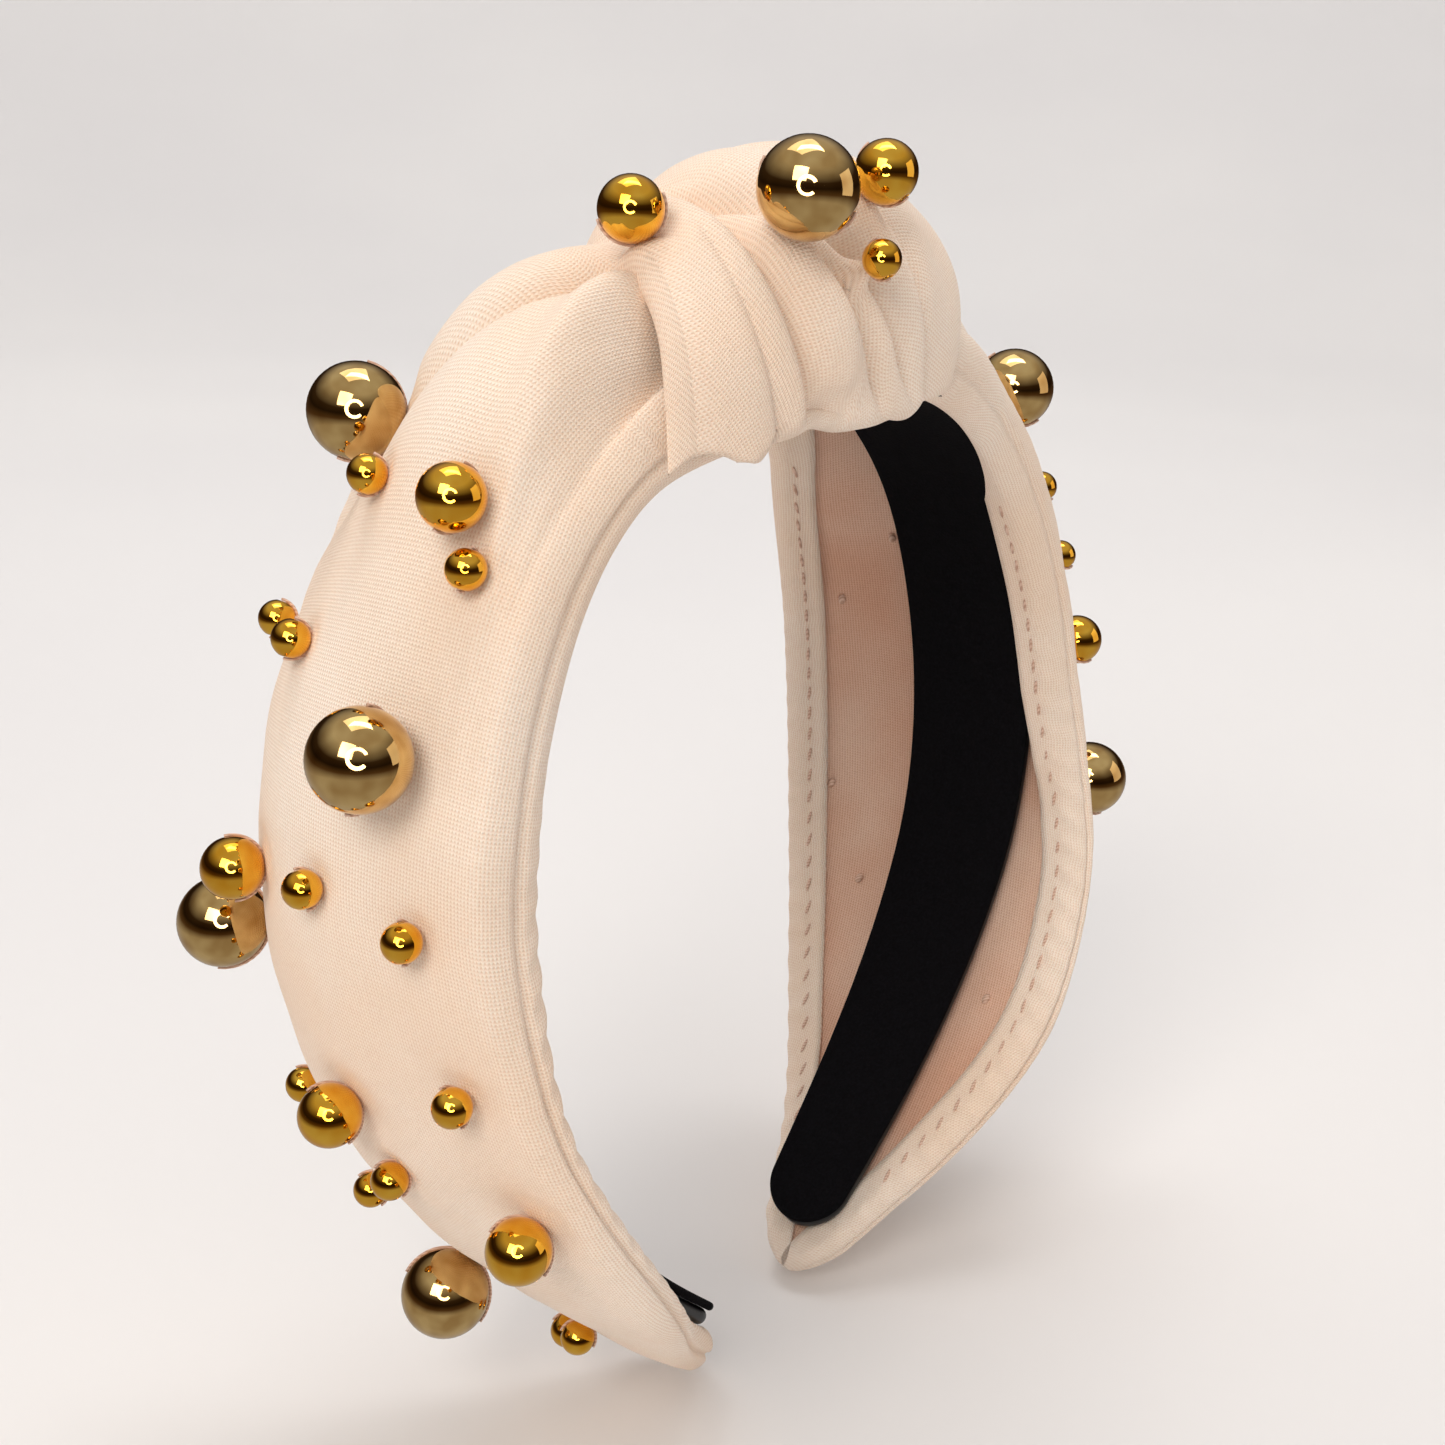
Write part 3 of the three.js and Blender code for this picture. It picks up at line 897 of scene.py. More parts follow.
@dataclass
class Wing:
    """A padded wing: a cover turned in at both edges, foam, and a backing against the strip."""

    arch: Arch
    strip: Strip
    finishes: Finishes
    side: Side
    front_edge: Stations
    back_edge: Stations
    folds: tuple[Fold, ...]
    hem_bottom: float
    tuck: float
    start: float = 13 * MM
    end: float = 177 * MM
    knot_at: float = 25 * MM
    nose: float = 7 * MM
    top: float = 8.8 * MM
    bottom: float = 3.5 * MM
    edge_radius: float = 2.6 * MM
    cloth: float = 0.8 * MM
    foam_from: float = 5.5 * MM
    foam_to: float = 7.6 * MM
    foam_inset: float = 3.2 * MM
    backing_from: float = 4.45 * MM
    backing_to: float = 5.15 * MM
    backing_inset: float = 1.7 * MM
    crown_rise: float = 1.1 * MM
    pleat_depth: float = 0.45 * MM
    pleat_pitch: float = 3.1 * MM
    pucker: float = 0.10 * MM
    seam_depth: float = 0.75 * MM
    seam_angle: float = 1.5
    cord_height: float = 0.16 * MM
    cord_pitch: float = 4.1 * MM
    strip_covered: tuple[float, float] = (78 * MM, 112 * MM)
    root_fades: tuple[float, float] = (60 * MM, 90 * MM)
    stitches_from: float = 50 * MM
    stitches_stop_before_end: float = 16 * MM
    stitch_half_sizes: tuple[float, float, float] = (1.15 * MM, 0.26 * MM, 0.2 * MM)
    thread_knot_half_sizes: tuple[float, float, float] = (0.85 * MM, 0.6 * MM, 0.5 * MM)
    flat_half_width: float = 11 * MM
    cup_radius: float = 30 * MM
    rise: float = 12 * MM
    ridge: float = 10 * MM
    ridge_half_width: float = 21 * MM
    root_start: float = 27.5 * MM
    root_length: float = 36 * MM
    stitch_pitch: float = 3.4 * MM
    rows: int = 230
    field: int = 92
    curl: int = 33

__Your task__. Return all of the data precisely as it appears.

__Complete answer__.
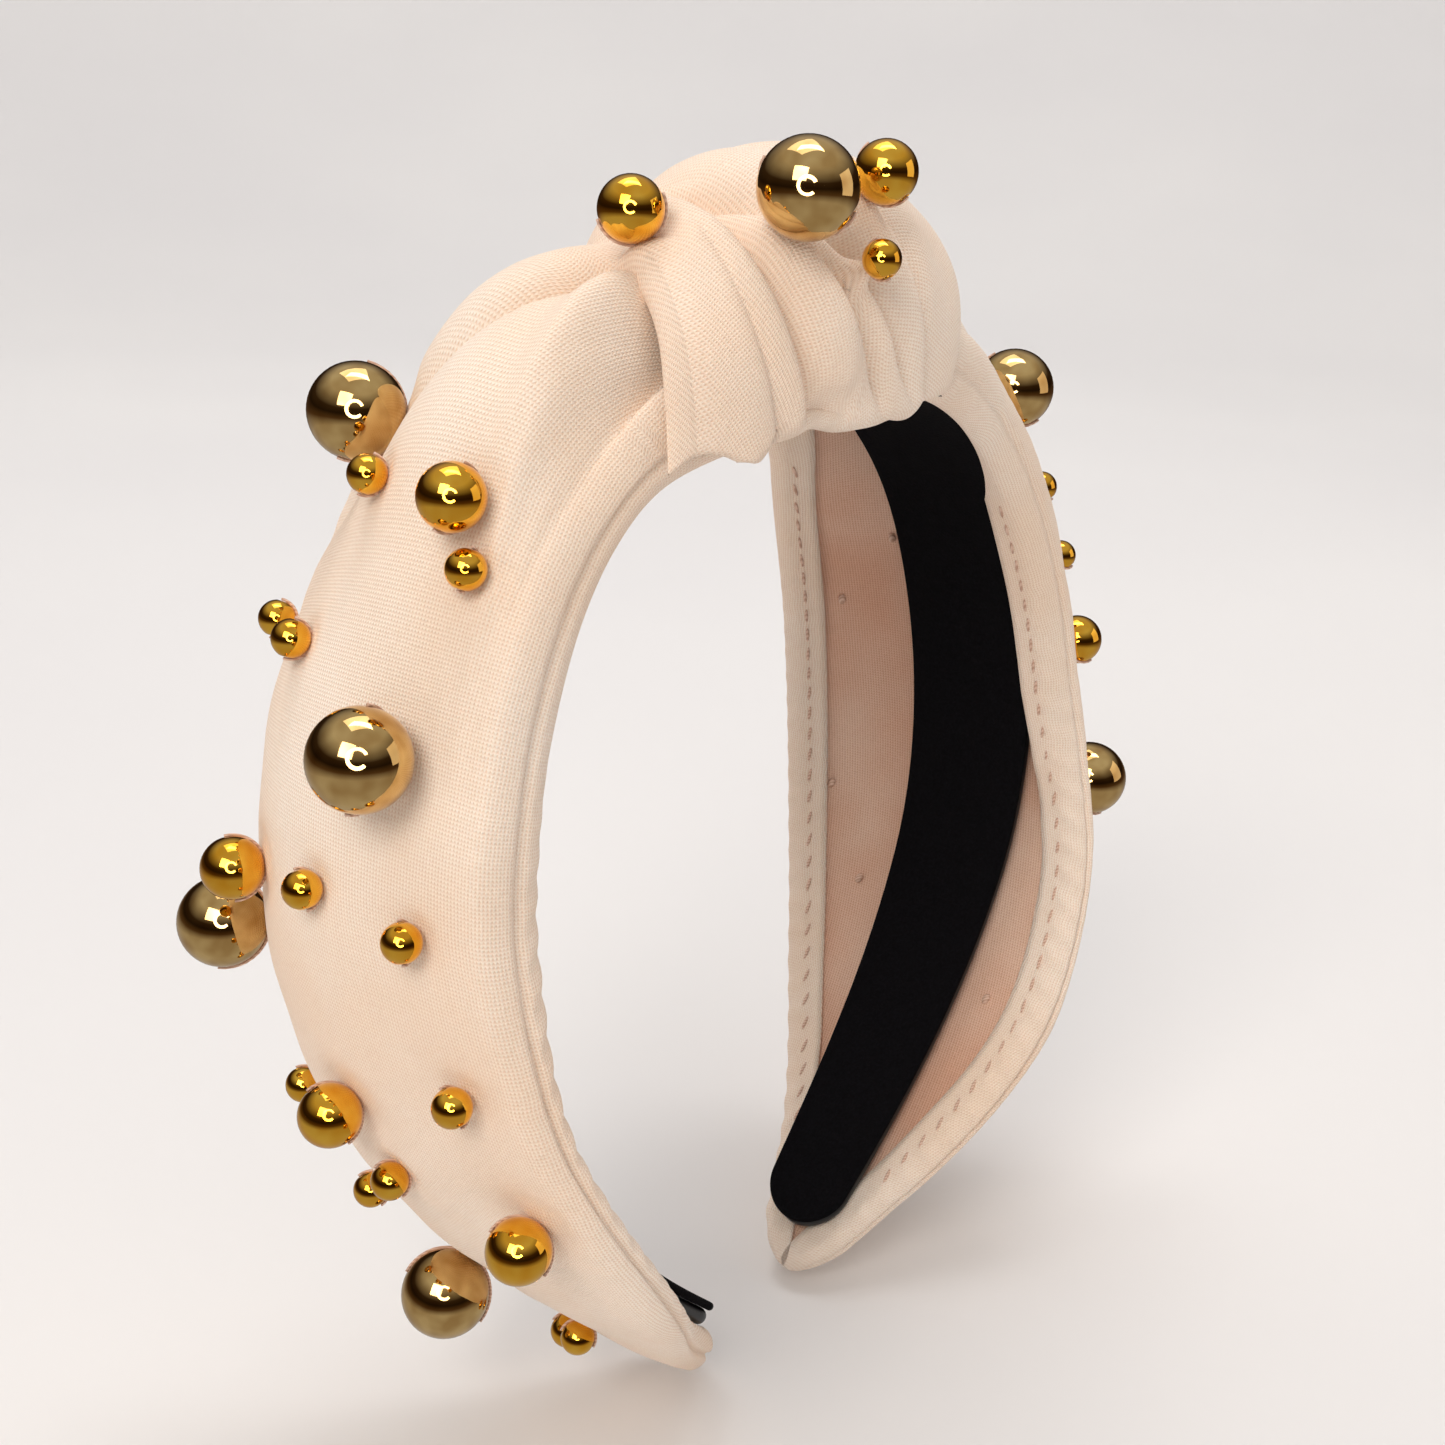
Write part 3 of the three.js and Blender code for this picture. It picks up at line 897 of scene.py. More parts follow.
@dataclass
class Wing:
    """A padded wing: a cover turned in at both edges, foam, and a backing against the strip."""

    arch: Arch
    strip: Strip
    finishes: Finishes
    side: Side
    front_edge: Stations
    back_edge: Stations
    folds: tuple[Fold, ...]
    hem_bottom: float
    tuck: float
    start: float = 13 * MM
    end: float = 177 * MM
    knot_at: float = 25 * MM
    nose: float = 7 * MM
    top: float = 8.8 * MM
    bottom: float = 3.5 * MM
    edge_radius: float = 2.6 * MM
    cloth: float = 0.8 * MM
    foam_from: float = 5.5 * MM
    foam_to: float = 7.6 * MM
    foam_inset: float = 3.2 * MM
    backing_from: float = 4.45 * MM
    backing_to: float = 5.15 * MM
    backing_inset: float = 1.7 * MM
    crown_rise: float = 1.1 * MM
    pleat_depth: float = 0.45 * MM
    pleat_pitch: float = 3.1 * MM
    pucker: float = 0.10 * MM
    seam_depth: float = 0.75 * MM
    seam_angle: float = 1.5
    cord_height: float = 0.16 * MM
    cord_pitch: float = 4.1 * MM
    strip_covered: tuple[float, float] = (78 * MM, 112 * MM)
    root_fades: tuple[float, float] = (60 * MM, 90 * MM)
    stitches_from: float = 50 * MM
    stitches_stop_before_end: float = 16 * MM
    stitch_half_sizes: tuple[float, float, float] = (1.15 * MM, 0.26 * MM, 0.2 * MM)
    thread_knot_half_sizes: tuple[float, float, float] = (0.85 * MM, 0.6 * MM, 0.5 * MM)
    flat_half_width: float = 11 * MM
    cup_radius: float = 30 * MM
    rise: float = 12 * MM
    ridge: float = 10 * MM
    ridge_half_width: float = 21 * MM
    root_start: float = 27.5 * MM
    root_length: float = 36 * MM
    stitch_pitch: float = 3.4 * MM
    rows: int = 230
    field: int = 92
    curl: int = 33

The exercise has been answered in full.